Memurluktan istifa etti mobilyada marka oldu
Memurluktan baba mesleği mobilyacılığa geçen Doğtaş Yönetim
Kurulu Başkanı Davut Doğan, çekyatları kamyonlara yükleyip köy köy dolaştırarak
işe başladı, 60 milyon $ cirolu şirket yarattı
"Günde bir paket sigara fiyatına taksitle çekyat". Devlet memuru olarak
çalışırken, mobilyacılık yapan babasına böyle ilginç sloganlarla kampanyalar
yaptırdı. Ailesinin ısrarlarına dayanamayıp, memurluğu bıraktı. Çekyatların moda
olduğu dönemde Çanakkale Biga'da küçük bir atölyede kanepe üretimine başladı.
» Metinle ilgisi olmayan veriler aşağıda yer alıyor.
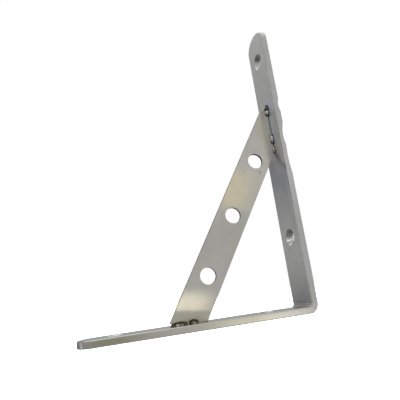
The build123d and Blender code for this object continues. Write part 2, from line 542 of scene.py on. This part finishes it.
# ---- Operators ----

class BracketOperator:
    """What every step of this bracket shares."""
    bl_options = {"REGISTER", "UNDO"}


# Heat tints, stains, darker strips and patches of painted shade, each: middle, reach each way,
# colour, strength.
BAR_TINTS_AND_SHADE = (
    (mm(66, -6.8, 138.5), mm(2, 4.2, 8), (0.62, 0.58, 0.78), 0.75),
    (mm(66, -4.5, 124), mm(2, 7.5, 23), (0.63, 0.70, 0.94), 0.8),
    (mm(66, -2.0, 104), mm(2, 5.0, 12), (0.42, 0.42, 0.46), 0.7),
    (mm(66, -9.5, 95), mm(2, 3.2, 42), (0.74, 0.71, 0.80), 0.8),
    (mm(66, -3, 86), mm(2, 8, 12), (0.55, 0.585, 0.65), 0.8),
    # Painted shade: slightly darker and bluer just above the bend's inner corner.
    (mm(66, -3, 10), mm(2, 11, 7), (0.54, 0.55, 0.59), 0.8),
    # Darker along the bottom of the arm's front face, in two strips.
    (mm(-47.5, -13, 1.8), mm(4, 1.5, 0.7), (0.40, 0.385, 0.34), 0.8),
    (mm(9, -13, 2.2), mm(5, 1.5, 0.6), (0.42, 0.405, 0.36), 0.7),
    (mm(66, -8.8, 57), mm(2, 0.9, 8), (0.40, 0.31, 0.32), 0.6),
    # Painted shade in the bend's inner corner, with a brown tint.
    (mm(64.5, 0, 5), mm(4, 16, 4), (0.34, 0.29, 0.26), 0.8),
    (mm(-6, -6, 4), mm(19, 6, 2), (0.36, 0.32, 0.22), 0.7),
    (mm(0, -13, 2), mm(95, 2, 9), (0.61, 0.59, 0.52), 1.0),
)
BRACE_TINTS = (
    (mm(61, -1, 126), mm(8, 2, 24), (0.60, 0.585, 0.47), 0.8),
    (mm(64, -1, 124), mm(4.5, 2, 22), (0.72, 0.70, 0.52), 0.8),
    (mm(-6, -1, 5), mm(22, 2, 12), (0.56, 0.53, 0.43), 0.9),
    (mm(-7, -1, 5.0), mm(14, 2, 3.0), (0.36, 0.30, 0.20), 0.8),
    (mm(52.5, -1, 93.3), mm(1.0, 2, 1.6), (0.34, 0.24, 0.17), 0.8),
)


class BRACKET_OT_dress_bar(BracketOperator, bpy.types.Operator):
    """Give the bent bar its rolled steel finish, with painted shade in the bend's inner corner"""
    bl_idname = "bracket.dress_bar"
    bl_label = "Dress the Bent Bar"

    def execute(self, context):
        steel = context.scene.bracket_steel
        welds = context.scene.bracket_welds
        dress("bent_bar", steel_material(
            "bar_steel", steel.bar_colour, steel.bar_roughness, BAR_TINTS_AND_SHADE, False,
            steel, welds))
        return {"FINISHED"}


class BRACKET_OT_dress_brace(BracketOperator, bpy.types.Operator):
    """Give the slanting brace its smoother steel finish, with painted shade on its cut edges"""
    bl_idname = "bracket.dress_brace"
    bl_label = "Dress the Brace"

    def execute(self, context):
        steel = context.scene.bracket_steel
        welds = context.scene.bracket_welds
        dress("brace", steel_material(
            "brace_steel", steel.brace_colour, steel.brace_roughness, BRACE_TINTS, True,
            steel, welds))
        return {"FINISHED"}


class BRACKET_OT_weld_tacks(BracketOperator, bpy.types.Operator):
    """Model a rough bead in place of each plain tack"""
    bl_idname = "bracket.weld_tacks"
    bl_label = "Model the Weld Tacks"

    def execute(self, context):
        welds = context.scene.bracket_welds
        seam_metal = weld_material(
            "seam_weld", welds.oxide_colour, welds.seam_clean_share, welds)
        foot_metal = weld_material(
            "foot_weld", welds.foot_oxide_colour, welds.foot_clean_share, welds)
        for nodes, towards, metal in (
                (SEAM_TACKS, Vector((-1, -1, 0)), seam_metal),
                (FOOT_TACKS, Vector((0, -1, -0.3)), foot_metal)):
            for node in nodes:
                bead = finish_piece(node + "_bead", weld_bead(node, towards, welds), metal)
                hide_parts(node)
        return {"FINISHED"}


# Sides of the room: middle and half width in degrees from the front towards +X, side edge, and
# the brightness at heights from the floor to straight up. Each is painted over the ones before.
ROOM_SIDES = (
    ("right", 100, 55, 30,
     ((-90, 0.40), (-8, 0.45), (2, 0.55), (12, 0.95), (35, 1.00), (60, 0.90), (90, 1.30))),
    ("left", -95, 35, 14,
     ((-90, 0.10), (-18, 0.14), (-9, 0.36), (2, 0.36), (9, 0.20), (25, 0.22), (45, 0.45),
      (62, 0.95), (90, 1.30))),
    ("back", 172, 22, 14,
     ((-90, 0.20), (-6, 0.28), (0, 0.41), (4, 0.42), (8, 0.41), (14, 0.36), (24, 0.36), (34, 0.60),
      (60, 1.20), (90, 1.30))),
    ("back left", -150, 14, 12,
     ((-90, 0.15), (-5, 0.21), (-2, 0.25), (0, 0.38), (3, 0.47), (5, 0.48), (8, 0.425),
      (12, 0.35), (15, 0.26), (17, 0.25), (20, 0.32), (23, 0.44), (26, 0.51), (29, 0.46),
      (34, 0.57), (50, 0.80), (62, 1.25), (90, 1.30))),
    ("front", 5, 52, 24,
     ((-90, 0.45), (-20, 0.48), (-5, 0.53), (2, 0.58), (9, 0.555), (13, 0.64), (16, 0.66),
      (20, 0.63), (24, 0.56), (27, 0.60), (32, 0.56), (36, 0.66), (50, 0.75), (90, 1.30))),
)
# Cards and shadows in the room, in degrees: middle, height, lean, half width, half height, side
# edge, lower edge, upper edge, and the colour.
ROOM_CARDS = (
    ("table edge", 10.2, -0.78, -7, 2.6, 0.62, 4.6, 0.08, 2.1, (1.18, 1.12, 0.97)),
    ("shaded paper", 21.0, -7.4, -4, 2.0, 3.8, 6.0, 4, 0.8, (1.05, 1.02, 0.92)),
    ("paper on the table", 25.6, -7.4, -4, 2.5, 3.4, 1.6, 4, 0.6, (1.44, 1.40, 1.26)),
    ("lit doorway", -72, 20, 0, 4, 16, 3, 4, 10, (1.7, 1.7, 1.7)),
    ("warm lamp glow", 20.8, 14.4, -20, 0.8, 1.4, 3.6, 2.5, 2.5, (0.84, 0.77, 0.63)),
    ("maker's shadow", -38, -8, 0, 40, 6, 7, 8, 3.0, (0.345, 0.335, 0.27)),
    ("side strip", -114, -5, 0, 3, 7, 2.5, 6, 3, (2.6, 2.6, 2.6)),
)


def height_ramp(tree, elevation, stops):
    """Grey by height above the horizon in degrees."""
    share = maths(tree, "MULTIPLY_ADD", elevation, 1 / 180, 0.5)
    ramp = add_node(tree, "ShaderNodeValToRGB", {0: share})
    elements = ramp.color_ramp.elements
    while len(elements) < len(stops):
        elements.new(0.5)
    for element, (height, grey) in zip(elements, stops):
        element.position = height / 180 + 0.5
        element.color = (grey, grey, grey, 1.0)
    return ramp.outputs[0]


def room_world(settings):
    """A soft room: pale to the eye, and mirrored by the steel as walls, floor and lamps."""
    world = bpy.data.worlds.new("room")
    world.use_nodes = True
    tree = world.node_tree
    background = tree.nodes["Background"]
    towards = add_node(tree, "ShaderNodeTexCoord").outputs["Generated"]
    parts = add_node(tree, "ShaderNodeSeparateXYZ", {0: towards}).outputs
    back = maths(tree, "MULTIPLY", parts[1], -1.0)
    azimuth = maths(tree, "DEGREES", maths(tree, "ARCTAN2", parts[0], back))
    elevation = maths(tree, "DEGREES", maths(tree, "ARCSINE", parts[2]))
    card = shared_group("Room card", room_card_group)
    colour = solid((0.5, 0.5, 0.5))
    for _, side, half_width, side_edge, stops in ROOM_SIDES:
        wall = place_group(tree, card, {
            "Azimuth": azimuth, "Elevation": elevation, "Towards": float(side), "Height": 0.0,
            "Half width": float(half_width), "Half height": 90.0, "Side edge": float(side_edge)})
        colour = mix_colour(tree, wall["Mask"], colour, height_ramp(tree, elevation, stops))
    for _, side, height, lean, half_width, half_height, side_edge, lower, upper, tone in ROOM_CARDS:
        lit = place_group(tree, card, {
            "Azimuth": azimuth, "Elevation": elevation, "Towards": float(side),
            "Height": float(height), "Lean": float(lean),
            "Half width": float(half_width), "Half height": float(half_height),
            "Side edge": float(side_edge), "Lower edge": float(lower), "Upper edge": float(upper)})
        colour = mix_colour(tree, lit["Mask"], colour, solid(tone))
    seen = add_node(tree, "ShaderNodeLightPath").outputs["Is Camera Ray"]
    colour = mix_colour(tree, seen, colour, solid(settings.backdrop_colour))
    tree.links.new(colour, background.inputs["Color"])
    background.inputs["Strength"].default_value = settings.room_strength
    return world


def pale_floor(settings):
    """Round pale floor, unseen by the steel."""
    shape = bmesh.new()
    bmesh.ops.create_circle(shape, cap_ends=True, segments=96, radius=3.0)
    mesh = bpy.data.meshes.new("pale_floor")
    shape.to_mesh(mesh)
    shape.free()
    floor = bpy.data.objects.new("pale_floor", mesh)
    bpy.context.scene.collection.objects.link(floor)
    material, _, shader = start_material("pale_paper")
    shader.inputs["Base Color"].default_value = solid(settings.floor_colour)
    shader.inputs["Emission Color"].default_value = solid(settings.floor_colour)
    shader.inputs["Emission Strength"].default_value = 0.75
    shader.inputs["Roughness"].default_value = 0.9
    shader.inputs["Specular IOR Level"].default_value = 0.1
    mesh.materials.append(material)
    floor.visible_glossy = False


def area_light(name, place, aim, size, power):
    """Soft square lamp, left out of reflections."""
    lamp = bpy.data.lights.new(name, "AREA")
    lamp.shape = "SQUARE"
    lamp.size = size
    lamp.energy = power
    holder = bpy.data.objects.new(name, lamp)
    bpy.context.scene.collection.objects.link(holder)
    holder.location = place
    holder.rotation_euler = (Vector(aim) - Vector(place)).to_track_quat("-Z", "Y").to_euler()
    holder.visible_glossy = False


def aimed_camera(settings):
    """Camera at its place, turned to its aim and leaned about its line of sight."""
    camera = bpy.data.cameras.new("camera")
    camera.sensor_width = 36
    camera.lens = settings.lens
    camera.clip_start = 0.01
    holder = bpy.data.objects.new("camera", camera)
    bpy.context.scene.collection.objects.link(holder)
    place = Vector(settings.camera_place)
    turn = (Vector(settings.camera_aim) - place).to_track_quat("-Z", "Y").to_matrix()
    lean = Matrix.Rotation(settings.camera_roll, 3, "Z")
    holder.matrix_world = Matrix.Translation(place) @ (turn @ lean).to_4x4()
    bpy.context.scene.camera = holder


class BRACKET_OT_stage(BracketOperator, bpy.types.Operator):
    """Set up the camera, the pale floor, the lamps and the room"""
    bl_idname = "bracket.stage"
    bl_label = "Set the Stage"

    def execute(self, context):
        settings = context.scene.bracket_stage
        aimed_camera(settings)
        pale_floor(settings)
        area_light("top_lamp", (-0.1, -0.2, 1.1), (0, 0, 0), 1.4, 22)
        area_light("front_lamp", (-0.7, -1.0, 0.7), (0, 0, 0.08), 0.9, 10)
        context.scene.world = room_world(settings)
        context.scene.view_settings.view_transform = "Standard"
        return {"FINISHED"}


class BRACKET_PT_looks(bpy.types.Panel):
    """Every step of the bracket's looks"""
    bl_label = "Shelf Bracket"
    bl_idname = "BRACKET_PT_looks"
    bl_space_type = "VIEW_3D"
    bl_region_type = "UI"
    bl_category = "Bracket"

    def draw(self, context):
        for operator in OPERATORS:
            self.layout.operator(operator.bl_idname)
        for group in ("bracket_steel", "bracket_welds", "bracket_stage"):
            settings = getattr(context.scene, group)
            box = self.layout.box()
            for name in settings.__annotations__:
                box.prop(settings, name)


OPERATORS = (BRACKET_OT_dress_bar, BRACKET_OT_dress_brace, BRACKET_OT_weld_tacks, BRACKET_OT_stage)
SETTINGS = {
    "bracket_steel": BracketSteelSettings,
    "bracket_welds": BracketWeldSettings,
    "bracket_stage": BracketStageSettings,
}
CLASSES = (*SETTINGS.values(), *OPERATORS, BRACKET_PT_looks)


def register():
    for cls in CLASSES:
        bpy.utils.register_class(cls)
    for name, group in SETTINGS.items():
        setattr(bpy.types.Scene, name, bpy.props.PointerProperty(type=group))


def unregister():
    for name in SETTINGS:
        delattr(bpy.types.Scene, name)
    for cls in reversed(CLASSES):
        bpy.utils.unregister_class(cls)


def main():
    register()
    bpy.ops.bracket.dress_bar()
    bpy.ops.bracket.dress_brace()
    bpy.ops.bracket.weld_tacks()
    bpy.ops.bracket.stage()


if __name__ == "__main__":
    main()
Mağazada satamadığı kanepeleri kamyonlara yükleyip köy köy gezdirdi. Bugün
Türkiye'nin sayılı mobilya markaları arasına giren Doğtaş'ın Yönetim Kurulu
Başkanı Davut Doğan, Körfez Krizi sırasında zor durumda kalınca, o dönemdeki
çalışanların ellerinde avuçlarında para eden ne varsa getirip destek çıkmasını
unutamıyor. Geçen yıl 10 milyon dolarlık yatırımla yatak ve kanepe üretimini
artıran Doğan'la memuriyetten mobilyacılığa geçişini, Doğtaş'ın markalaşma
sürecini ve hedeflerini konuştuk.
MEMURLUK MAAŞINI NASIL OLSA KAZANIRIM
Memuriyetten ayrılmak sizin için zor bir karar mıydı?
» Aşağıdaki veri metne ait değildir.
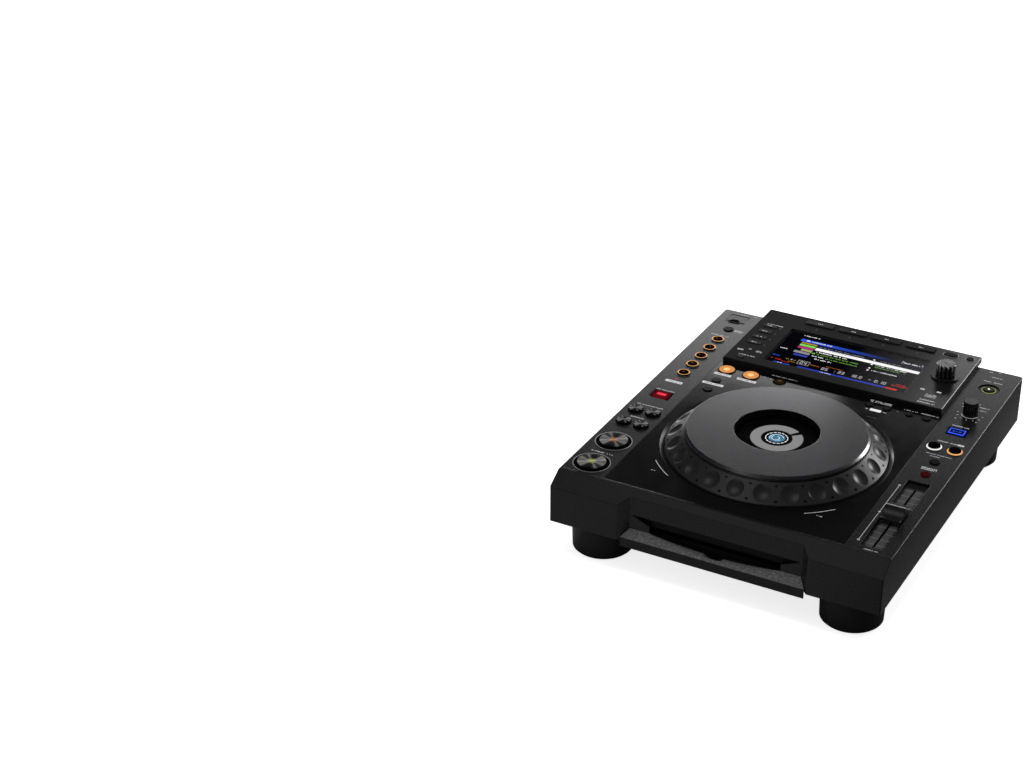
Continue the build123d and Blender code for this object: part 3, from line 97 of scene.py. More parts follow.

Kardeşim mobilya mağazasına beni çağırınca, hesap ettim. 'Memuriyetten
kazandığım parayı nasıl olsa kazanırım' diye düşündüm. Ayrıca o sırada
Açıköğretim Fakültesi İktisat bölümünün son sınıfındaydım. Mobilya işi olmazsa,
muhasebeci olabilirdim. O cesaretle memuriyetten ayrıldım. 1987'de babam ve üç
kardeşimle Doğtaş Mobilya'yı kurduk. O dönemde devlet olanaklarını iyi
kullandık. Özal döneminde 1988 yılında 7 yıl vadeli, 2 yıl ödemesiz KOBİ kredisi
aldık. 1992'de fabrikayı büyüttük. İngiltere ve Almanya'dan yüksek teknolojili
makinalar getirdik. 1994 yılında ilk ihracatımızı Arnavutluk'a
gerçekleştirdik.Çanakkale Biga'daki 800 metrekarelik küçük atölyeyi, yanındaki
tarlaları alarak büyüttük. Şu anda 70 bin metrekare kapalı, 200 bin metrekare
açık alandaki fabrikamızda, yılda 1,5 milyon metrekare modüler mobilya, yıllık
200 bin adet koltuk kanepe üretimi yapıyoruz. Geçen yıl hizmete açtığımız yatak,
koltuk ve kanepe hattımızda günde 500 yatak, 500 kanepe üretiyoruz. Bir yandan
kendi mağazalarımızı açarak, bir yandan bayilikler vererek büyüdük. Özellikle
1995-2005 yılları arasında atağa kalktık. Çünkü sermayesiz bir şirkettik. Devlet
memurluğundan geldiğim için sermayemiz yoktu. Kazandığımızı yatırıma çevirerek,
devletin kredi olanaklarından yararlanarak bugünlere geldik.
İşsizin son çaresi memurluk
Memuriyeti bırakan bir kişi olarak, bugün gittikçe uzayan memurluk sınavı
kuyruklarını nasıl değerlendiriyorsunuz?
Biz şanslıydık. Uygun krediler bulduk. Şu anda yatırımcının, girişimcinin
önündeki en büyük sıkıntı, kaynak sıkıntısı. Teşvik edici kaynaklar, ucuz
krediler yok. Türkiye'de en önemli sorun işsizlik sorunu. Yeni yatırımlar
gerekiyor. Yeni yatırımlar için de ekonomik ve siyasi istikrar yanında, doğru teşvikler lazım. Getirilen bölgesel teşvikler doğru değildi. Sektörel teşvikler konması gerekli. Özel sektörde yeterli büyüme olmayınca, insanlar çaresiz bir şekilde devlet kapısında iş arıyor.